Jørgensen noted that different automotive levels have different failure in time quality measures. “A consumer level will probably have a 100 FIT quality level, while safety-critical maybe will have 0.1 FIT. You have to simulate lifetime depending on the classification of the device. There are also electronic devices in a car that are not safety-critical, like the electronics to control battery charging. Next you simulate that your device lives up to these different quality levels. To calculate what effect the different acceleration factors gives, you use the Arrhenius equation.”
Conclusion
In the end, no one is quite sure how well this will all work. There are an enormous number of variables in a car, and there are many variables in designing chips at advanced nodes, from process variation to minute defects. The key is to understand and quantify those variables, and then to use all of the knowledge accumulated on both sides to be able to predict flaws and find killer defects.

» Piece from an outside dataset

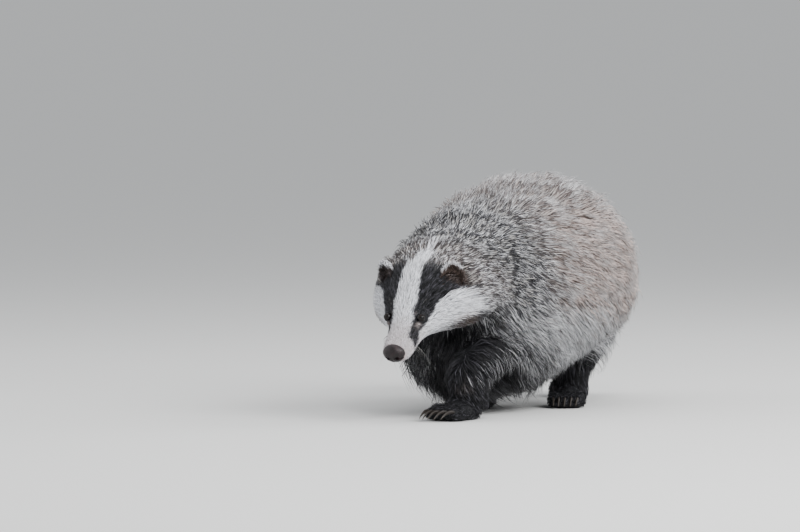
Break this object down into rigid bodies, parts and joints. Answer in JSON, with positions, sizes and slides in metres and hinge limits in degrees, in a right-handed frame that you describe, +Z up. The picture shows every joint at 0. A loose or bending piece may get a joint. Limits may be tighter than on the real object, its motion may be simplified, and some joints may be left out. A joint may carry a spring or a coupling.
{
  "type": "european badger",
  "caption": "Life-size still model of a European badger in mid-stride with its head held low, a striped face and a long grizzled coat.",
  "frame": {"origin": "on the floor, at the centre of the bounding box's bottom", "axes": "the badger faces -Y, its left side is +X and +Z is up; the spine runs along Y"},
  "size_m": [0.2832, 0.7251, 0.3188],
  "materials": {
    "coat_grey": "long grizzled fur",
    "coat_black": "short black fur",
    "coat_white": "short white fur with black stripes in the looks",
    "nose_skin": "moist bare skin",
    "eye_black": "wet gloss"
  },
  "bodies": {
    "root": {"head": "coat_white", "nose": "nose_skin", "neck": "coat_grey", "torso": "coat_grey", "tail": "coat_grey", "eye_left": "eye_black", "eye_right": "eye_black", "ear_left": "coat_black", "ear_right": "coat_black", "leg_front_left": "coat_black", "leg_front_right": "coat_black", "leg_hind_left": "coat_black", "leg_hind_right": "coat_black", "paw_front_left": "coat_black", "paw_front_right": "coat_black", "paw_hind_left": "coat_black", "paw_hind_right": "coat_black"}
  },
  "joints": []
}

“Safety-critical applications will require additional testing as we better understand the defect mechanisms,” said Anil Bhalla, senior manager at Astronics. “The industry is assuming this will work based on early trials. More trials on a broader scale will support the gradual roll-out of this new technology. The economics of autonomous driving is motivating the entire semiconductor ecosystem to evolve during this transition.”
At this point, it appears there is still a long way to go.